Brian Grey! Magnetic Shielding?

Kelly Holdridge

New member
Heya! Dig your studio shots, would like to know more about the chicken wire/foil thing (EVERYbody does!).

I was hoping you'd share what you know about magnetic shielding, and particularly whether this foil thing will work for the same purpose. We've got a thread going in the Cave, guess this was a better place for it. Also, please check out the thread in Visitor Feedback on a possible physics/tooling forum. You sound like the guy to head it up if it's a viable idea.

Thanks, good luck with your studio!
 
Kelly Holdridge said:
Heya! Dig your studio shots, would like to know more about the chicken wire/foil thing (EVERYbody does!).

I was hoping you'd share what you know about magnetic shielding, and particularly whether this foil thing will work for the same purpose. We've got a thread going in the Cave, guess this was a better place for it. Also, please check out the thread in Visitor Feedback on a possible physics/tooling forum. You sound like the guy to head it up if it's a viable idea.

Thanks, good luck with your studio!

Thanks for the great feedback! So you wanna know more about magnetic shielding do ya? :) I'll try condensing it down to the easiest way to understand as possible.

Everyone knows, or a lot of people at least, that when you pass a magnet by the leads of a volt meter, you'll see the voltage jump up for a second. The reason it does that is because the leads are cutting the magnetic lines of flux, and for a short time there is a small amount of current. You've seen those tests where someone poors metal shavings on a peice of paper resting on a magnet havn't you? And the shavings form lines all around the magnet. When you pass something metal through one of those lines it induces a voltage. Now, take that theory and try to understand the next part... When you broadcast a signal from a radio station, or TV station, what you're sending out is none other than magnetic lines of flux. The antenna on your radio or TV cuts the magnetic lines of flux, much like the leads of the voltmeter, and it runs the current through an amplifier and you get music. Understand that? Now, say you were to put metal all around your stereo, would it do anything to your reseption? Not unless you give that small amount of current some place to go. Where would you put a small amount of current? The earth loves to accept current. Another name for this is "Grounding". And since the amount of current is SO small, there's not a chance in hell you're going to fry anything. So, if you've got your radio inside a metal box that is hooked to ground, the metal box is going to CUT ALL THE MAGNETIC LINES OF FLUX before they get to the radio and send them to ground.

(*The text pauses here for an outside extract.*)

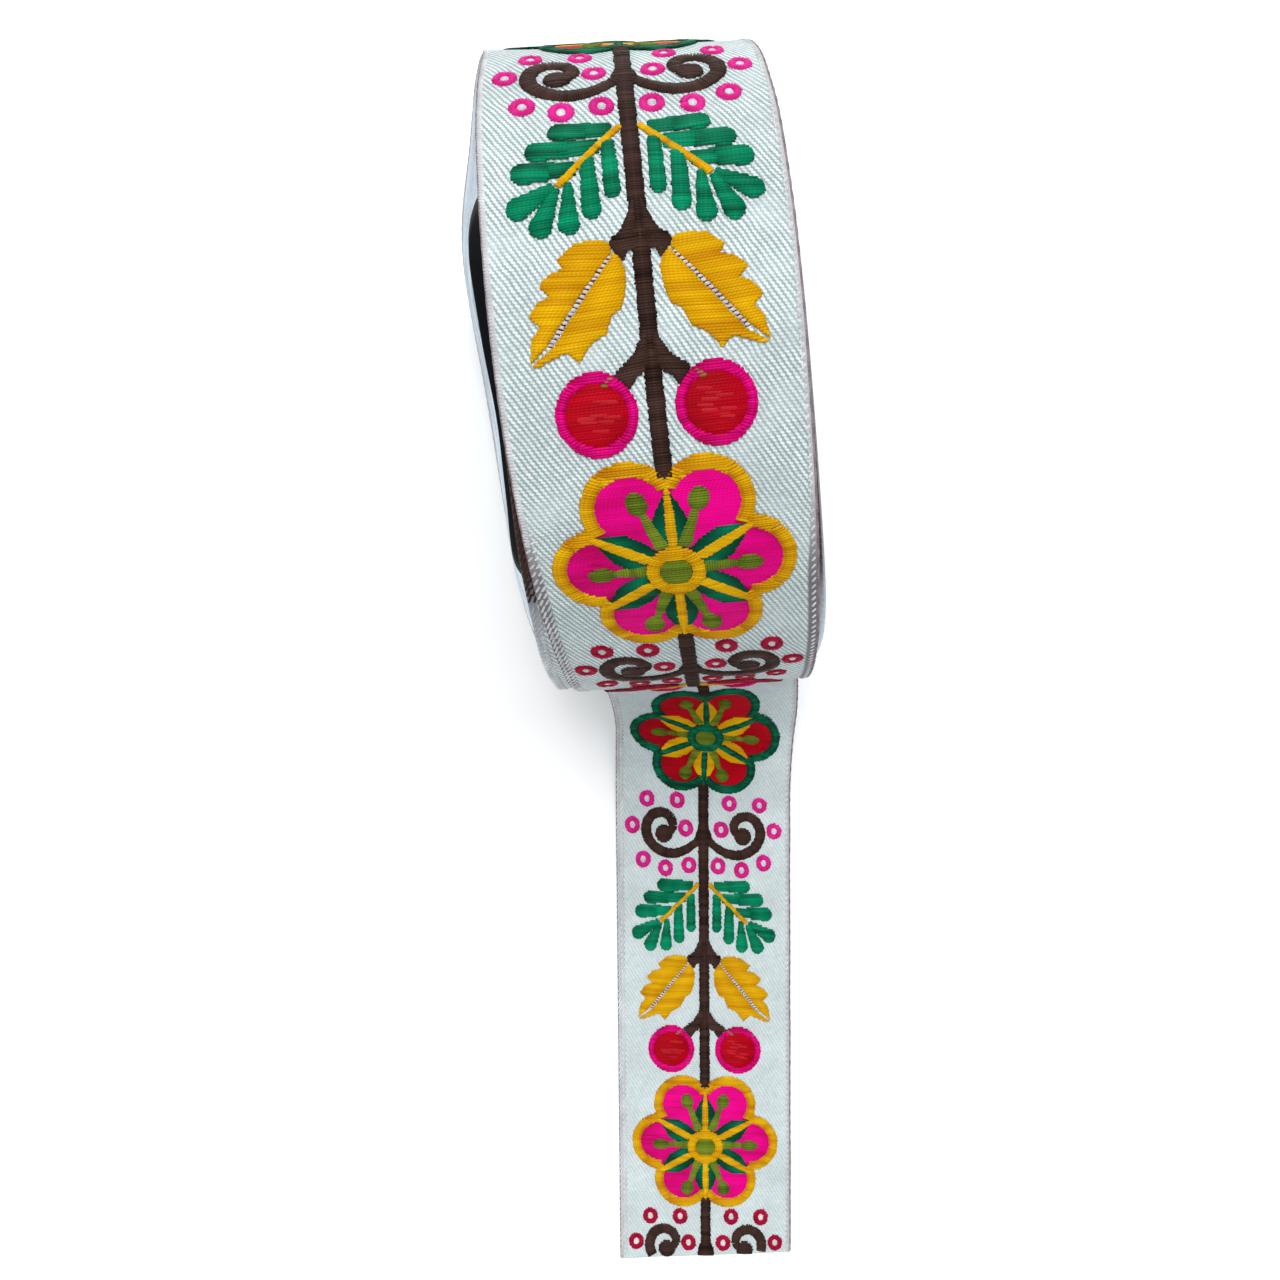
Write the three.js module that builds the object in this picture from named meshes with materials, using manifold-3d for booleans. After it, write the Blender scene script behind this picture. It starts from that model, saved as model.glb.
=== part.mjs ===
// Embroidered ribbon, wound on a dark core tube, standing on its rim with its loose end laid out in front.
//
// Millimetres, +Z up. The roll's axis runs along X and the loose end runs towards -Y. The origin is the
// middle of the small flat spot on which the roll stands.
//
// An angle round the roll is called turn here. It is 0 at the top of the roll, a quarter turn at the front,
// where the ribbon comes down, and half a turn at the floor.

import * as THREE from 'three';
import { mergeVertices } from 'three/addons/utils/BufferGeometryUtils.js';
import Module from 'manifold-3d';

const wasm = await Module();
wasm.setup();

// Driving dimensions
const RIBBON_WIDTH = 50;
const SHEET_THICKNESS = 1;
const AIR_GAP = 0.3;
const ROLL_RADIUS = 66.2;
const CORE_BORE_RADIUS = 38.2;
const CORE_WALL = 2.5;
const CORE_WIDTH = 49;
const FLAT_SPOT_LENGTH = 24;

// The ribbon leaves the roll a little past the front, where it hangs straight down
const PEEL_TURN = THREE.MathUtils.degToRad(96);
const FIRST_TURN = PEEL_TURN - THREE.MathUtils.degToRad(342);

// The turns have slipped sideways, so that the roll leans over to the left at its foot.
// LEAN and SWING tilt the two side faces, SADDLE and TWIST warp them.
const LEAN = 7.0;
const SWING = 5.0;
const SADDLE = -3.4;
const TWIST = -1.3;

// The last turn runs off to the right before it leaves the roll
const RUN_OFF = 6.0;
const RUN_OFF_POWER = 3.3;

// Turns in bands, from the core outwards, each band standing a little in or out of its neighbours
const BAND_OFFSETS = [-1.2, -0.5, -0.9, -0.1];

// The loose end seen from the side: it hangs off the roll, bends forward and comes to lie on the floor
const DROP_HANDLE = 38;
const LANDING_HANDLE = 26;
const LANDING_Y = -113;
const CUT_Y = -241;

// The loose end seen from above: it swings out to the right as it drops, and then runs back a little
const SWING_LENGTH = 52;
const SWING_OUT = 17.2;
const LEAVING_SLOPE = 0.08;
const RUN_BACK = 0.053;

// How finely the curves are divided
const RING_STEPS = 120;
const DROP_STEPS = 26;
const LAID_STEPS = 8;

const PITCH = SHEET_THICKNESS + AIR_GAP;
const CORE_OUTER_RADIUS = CORE_BORE_RADIUS + CORE_WALL;
const WINDING_INNER_RADIUS = CORE_OUTER_RADIUS + AIR_GAP;
const BODY_RADIUS = ROLL_RADIUS - PITCH;
const STEP_TURN = (2 * Math.PI) / RING_STEPS;

// The outer surface is a spiral that grows by one pitch in a whole turn and ends where the ribbon leaves
const spiralRadius = (turn) => ROLL_RADIUS - (PITCH * (PEEL_TURN - turn)) / (2 * Math.PI);
const FOOT_RADIUS = spiralRadius(-Math.PI);
const AXIS_HEIGHT = Math.sqrt(FOOT_RADIUS ** 2 - (FLAT_SPOT_LENGTH / 2) ** 2);

// Where the middle of the ribbon lies along the axis, in a turn of this radius
function slip(turn, radius) {
  const share = radius / ROLL_RADIUS;
  const tilt = LEAN * Math.cos(turn) + SWING * Math.sin(turn);
  const warp = SADDLE * Math.cos(2 * turn) + TWIST * Math.sin(2 * turn);
  return LEAN - SADDLE + share * tilt + share ** 2 * warp;
}

function lastTurnMiddle(turn) {
  const share = Math.max(turn, 0) / PEEL_TURN;
  return slip(turn, ROLL_RADIUS) + RUN_OFF * share ** RUN_OFF_POWER;
}

function onRoll(x, turn, radius) {
  return new THREE.Vector3(x, -radius * Math.sin(turn), AXIS_HEIGHT + radius * Math.cos(turn));
}

// A closed solid through a row of loops with the same number of points. A ring joins its last loop
// to its first, and an open row gets a flat face at each end.
function loft(loops, ring) {
  const size = loops[0].length;
  const positions = loops.flat().flatMap((point) => point.toArray());
  const triangles = [];
  const spans = ring ? loops.length : loops.length - 1;
  for (let i = 0; i < spans; i += 1) {
    const here = i * size;
    const next = ((i + 1) % loops.length) * size;
    for (let j = 0; j < size; j += 1) {
      const k = (j + 1) % size;
      triangles.push(here + j, next + j, next + k);
      triangles.push(here + j, next + k, here + k);
    }
  }
  if (!ring) {
    const end = (loops.length - 1) * size;
    for (let j = 1; j < size - 1; j += 1) {
      triangles.push(0, j, j + 1);
      triangles.push(end, end + j + 1, end + j);
    }
  }
  const geometry = new THREE.BufferGeometry();
  geometry.setAttribute('position', new THREE.Float32BufferAttribute(positions, 3));
  geometry.setIndex(triangles);
  return facingOut(geometry);
}

// Turns a closed surface the right way round, by the sign of its volume
function facingOut(geometry) {
  const points = geometry.getAttribute('position');
  const index = geometry.getIndex().array;
  const corner = (n) => new THREE.Vector3().fromBufferAttribute(points, index[n]);
  let volume = 0;
  for (let n = 0; n < index.length; n += 3) {
    volume += corner(n).dot(corner(n + 1).cross(corner(n + 2)));
  }
  if (volume < 0) {
    geometry.setIndex(Array.from(index).reverse());
  }
  return geometry;
}

function toSolid(geometry) {
  const bare = geometry.clone();
  bare.deleteAttribute('normal');
  bare.deleteAttribute('uv');
  const merged = mergeVertices(bare);
  const vertProperties = new Float32Array(merged.getAttribute('position').array);
  const triVerts = new Uint32Array(merged.getIndex().array);
  return new wasm.Manifold(new wasm.Mesh({ numProp: 3, vertProperties, triVerts }));
}

function toGeometry(solid) {
  const mesh = solid.getMesh();
  const geometry = new THREE.BufferGeometry();
  geometry.setAttribute('position', new THREE.BufferAttribute(mesh.vertProperties, 3));
  geometry.setIndex(new THREE.BufferAttribute(mesh.triVerts, 1));
  return geometry;
}

// One cut through the wound turns, from the core up the left side and down the right side
function bodySection(turn) {
  const bandDepth = (BODY_RADIUS - WINDING_INNER_RADIUS) / BAND_OFFSETS.length;
  const side = (sign) => BAND_OFFSETS.flatMap((offset, band) => {
    const inner = WINDING_INNER_RADIUS + band * bandDepth;
    const radii = [inner, inner + bandDepth];
    return radii.map((radius) => {
      const x = slip(turn, radius) + offset + (sign * RIBBON_WIDTH) / 2;
      return onRoll(x, turn, radius);
    });
  });
  return [...side(-1), ...side(1).reverse()];
}

// One cut through the last turn, sunk a little into the turns below so that the two fuse
function lastTurnSection(turn) {
  const middle = lastTurnMiddle(turn);
  const root = BODY_RADIUS - SHEET_THICKNESS / 2;
  const corners = [[-1, root], [-1, spiralRadius(turn)], [1, spiralRadius(turn)], [1, root]];
  return corners.map(([sign, radius]) => onRoll(middle + (sign * RIBBON_WIDTH) / 2, turn, radius));
}

function ribbonRoll() {
  const body = [];
  for (let i = 0; i < RING_STEPS; i += 1) {
    body.push(bodySection(PEEL_TURN - i * STEP_TURN));
  }
  const lastTurn = [];
  for (let turn = PEEL_TURN; turn > FIRST_TURN; turn -= STEP_TURN) {
    lastTurn.push(lastTurnSection(turn));
  }
  const ground = new THREE.BoxGeometry(4 * RIBBON_WIDTH, 2 * ROLL_RADIUS, ROLL_RADIUS);
  ground.translate(0, 0, -ROLL_RADIUS / 2);
  const wound = toSolid(loft(body, true)).add(toSolid(loft(lastTurn, false)));
  return toGeometry(wound.subtract(toSolid(ground)));
}

// The tube keeps within the slipped turns, so its ends follow their tilt
function coreTube() {
  const section = (turn) => {
    const corners = [
      [-1, CORE_BORE_RADIUS],
      [-1, CORE_OUTER_RADIUS],
      [1, CORE_OUTER_RADIUS],
      [1, CORE_BORE_RADIUS],
    ];
    return corners.map(([sign, radius]) => {
      const middle = slip(turn, CORE_OUTER_RADIUS) + BAND_OFFSETS[0];
      return onRoll(middle + (sign * CORE_WIDTH) / 2, turn, radius);
    });
  };
  const loops = [];
  for (let i = 0; i < RING_STEPS; i += 1) {
    loops.push(section(i * STEP_TURN));
  }
  return loft(loops, true);
}

// The middle line of the loose end, first off the roll and down, then along the floor to the cut
function looseEndLine() {
  const startTurn = PEEL_TURN + AIR_GAP / ROLL_RADIUS;
  const start = onRoll(0, startTurn, ROLL_RADIUS - SHEET_THICKNESS / 2);
  const down = new THREE.Vector3(0, -Math.cos(startTurn), -Math.sin(startTurn));
  const laid = SHEET_THICKNESS / 2;
  const drop = new THREE.CubicBezierCurve3(
    start,
    start.clone().addScaledVector(down, DROP_HANDLE),
    new THREE.Vector3(0, LANDING_Y + LANDING_HANDLE, laid),
    new THREE.Vector3(0, LANDING_Y, laid),
  );
  const line = drop.getPoints(DROP_STEPS);
  for (let i = 1; i <= LAID_STEPS; i += 1) {
    line.push(new THREE.Vector3(0, THREE.MathUtils.lerp(LANDING_Y, CUT_Y, i / LAID_STEPS), laid));
  }
  const sideView = line.map((point) => point.clone());

  // Sideways: on from the last turn's middle, in one easy swing, to the line on which the end lies
  const leavingX = lastTurnMiddle(PEEL_TURN);
  const swungX = slip(0, ROLL_RADIUS) + SWING_OUT;
  let length = 0;
  let swungY = start.y;
  line.forEach((point, i) => {
    length += i > 0 ? sideView[i].distanceTo(sideView[i - 1]) : 0;
    if (length < SWING_LENGTH) {
      point.x = swing(leavingX, LEAVING_SLOPE, swungX, length / SWING_LENGTH);
      swungY = point.y;
    } else {
      point.x = swungX + RUN_BACK * (point.y - swungY);
    }
  });
  return line;
}

// A smooth step from one place and slope to another place and no slope, over the swing's length
function swing(from, slope, to, share) {
  const step = share ** 2 * (3 - 2 * share);
  const carry = share * (1 - share) ** 2;
  return from + (to - from) * step + slope * SWING_LENGTH * carry;
}

// Each cut through the ribbon starts level, as on the roll, and turns square to the line further down
function looseEnd() {
  const line = looseEndLine();
  const across = new THREE.Vector3(1, 0, 0);
  const loops = line.map((point, i) => {
    const before = line[Math.max(i - 1, 0)];
    const after = line[Math.min(i + 1, line.length - 1)];
    const along = after.clone().sub(before).normalize();
    const square = THREE.MathUtils.smoothstep(i, 0, DROP_STEPS);
    const side = across.clone().addScaledVector(along, -square * across.dot(along)).normalize();
    const up = along.clone().cross(side).normalize();
    const corners = [[-1, -1], [-1, 1], [1, 1], [1, -1]];
    return corners.map(([left, top]) => point.clone()
      .addScaledVector(side, (left * RIBBON_WIDTH) / 2)
      .addScaledVector(up, (top * SHEET_THICKNESS) / 2));
  });
  return loft(loops, false);
}

function piece(name, geometry, colour, roughness) {
  geometry.computeVertexNormals();
  const material = new THREE.MeshStandardMaterial({ color: colour, roughness, metalness: 0 });
  const mesh = new THREE.Mesh(geometry, material);
  mesh.name = name;
  return mesh;
}

const ribbon = new THREE.Group();
ribbon.add(piece('ribbon_roll', ribbonRoll(), 0xdfe6e2, 0.55));
ribbon.add(piece('ribbon_loose_end', looseEnd(), 0xe4eae6, 0.55));
ribbon.add(piece('core_tube', coreTube(), 0x0d0f14, 0.7));

export default ribbon;
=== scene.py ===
# %% [markdown]
# # A roll of embroidered ribbon
# The object is one long white ribbon, 50 mm wide, with flowers, leaves and cherries embroidered along it.
# It is wound on a black core tube and stands on its rim. The last stretch hangs off the front, bends
# forward and lies on the floor, right side up, to a straight cut.
#
# The construction model holds the wound form as plain solids. This lesson dresses them. Everything on the
# ribbon is placed in the ribbon's own plane, as u across it and s along it, and one function lays that
# plane round the roll and down to the floor. So cloth, stitches and edges always fit each other.

import math
from functools import partial

import bpy
import numpy as np
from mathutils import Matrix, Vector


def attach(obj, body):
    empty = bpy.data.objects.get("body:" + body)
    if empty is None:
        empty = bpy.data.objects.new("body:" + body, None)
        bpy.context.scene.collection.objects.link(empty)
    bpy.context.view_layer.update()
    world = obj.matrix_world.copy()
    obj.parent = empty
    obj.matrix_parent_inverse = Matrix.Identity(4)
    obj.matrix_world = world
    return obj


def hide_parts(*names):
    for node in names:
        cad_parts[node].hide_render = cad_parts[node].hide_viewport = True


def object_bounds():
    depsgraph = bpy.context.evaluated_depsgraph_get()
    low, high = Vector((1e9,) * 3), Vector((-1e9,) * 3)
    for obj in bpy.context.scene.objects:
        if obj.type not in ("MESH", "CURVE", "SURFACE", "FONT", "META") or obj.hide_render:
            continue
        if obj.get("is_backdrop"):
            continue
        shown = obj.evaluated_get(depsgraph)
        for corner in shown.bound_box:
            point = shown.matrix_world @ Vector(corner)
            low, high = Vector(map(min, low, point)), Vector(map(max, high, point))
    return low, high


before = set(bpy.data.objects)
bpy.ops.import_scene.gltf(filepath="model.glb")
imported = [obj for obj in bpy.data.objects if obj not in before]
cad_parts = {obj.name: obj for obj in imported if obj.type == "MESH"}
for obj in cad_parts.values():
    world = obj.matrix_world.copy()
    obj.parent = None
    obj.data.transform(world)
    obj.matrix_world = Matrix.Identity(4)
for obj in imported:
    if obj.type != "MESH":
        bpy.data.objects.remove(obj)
cad_box = [list(corner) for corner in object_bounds()]
print("solids:", sorted(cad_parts))

# %% [markdown]
# ## The camera
# The picture is taken from almost straight above, with the near rim of the roll towards the lens. The
# focal length is written as the number of pixels that it spans in the 1280 pixel picture, because that is
# what a fit to the ribbon's width at two heights gives.

# %% The camera
MM = 0.001
PICTURE_SIZE = 1280
FOCAL_PIXELS = 1041
CAMERA_PLACE = (3.3, -43.2, 296.2)
CAMERA_TILT = (-2.93, -2.39, -3.55)

camera_data = bpy.data.cameras.new("picture_camera")
camera_data.sensor_width = 36
camera_data.lens = camera_data.sensor_width * FOCAL_PIXELS / PICTURE_SIZE
camera_data.clip_start = 0.01
camera = bpy.data.objects.new("picture_camera", camera_data)
camera.location = [MM * part for part in CAMERA_PLACE]
camera.rotation_euler = [math.radians(angle) for angle in CAMERA_TILT]
bpy.context.scene.collection.objects.link(camera)
bpy.context.scene.camera = camera
print("lens", round(camera_data.lens, 1), "mm")

# %% [markdown]
# ## The ribbon's path
# A real ribbon is one strip from the core to the cut. Its path has two stretches: a spiral round the roll,
# and the loose end. The sizes are those of the solids, so both models share one shape. A *turn* is an
# angle round the roll: 0 on top, 90 degrees at the front and 180 at the floor. The waves are sideways bumps
# in the run of the turns, each with its size in millimetres, and its centre and half width in degrees.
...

I hope this cleared a little bit of confusion up, and maybe someone actually learned something :) haha.

Have you ever been in a metal building and just couldn't get your radio to come in? Oh man, I have. I worked in a metal building for 2 years and couldn't get crap on the radio. Just 2 days ago I moved to a wooden building just 15 feet away and I get all the stations.

Later,
-Brian

[Edited by Brian Grey on 09-20-2000 at 05:50]
 
So take a speaker-sized plate of steel, solder on a piece of wire, and stick the other end of the wire into the ground-hole of an AC box. That would work, right? I think you're rolling your eyes right now, replying to this post to say "attach it to a grounding rod and put it in the ground." Yeah. That's what I think. You wanna make somethin' of it? Huh!? Yeah, you! Wanna step outside, huh? Okay! Fine! Let's do it, you and me, mano e mano, outside, right now!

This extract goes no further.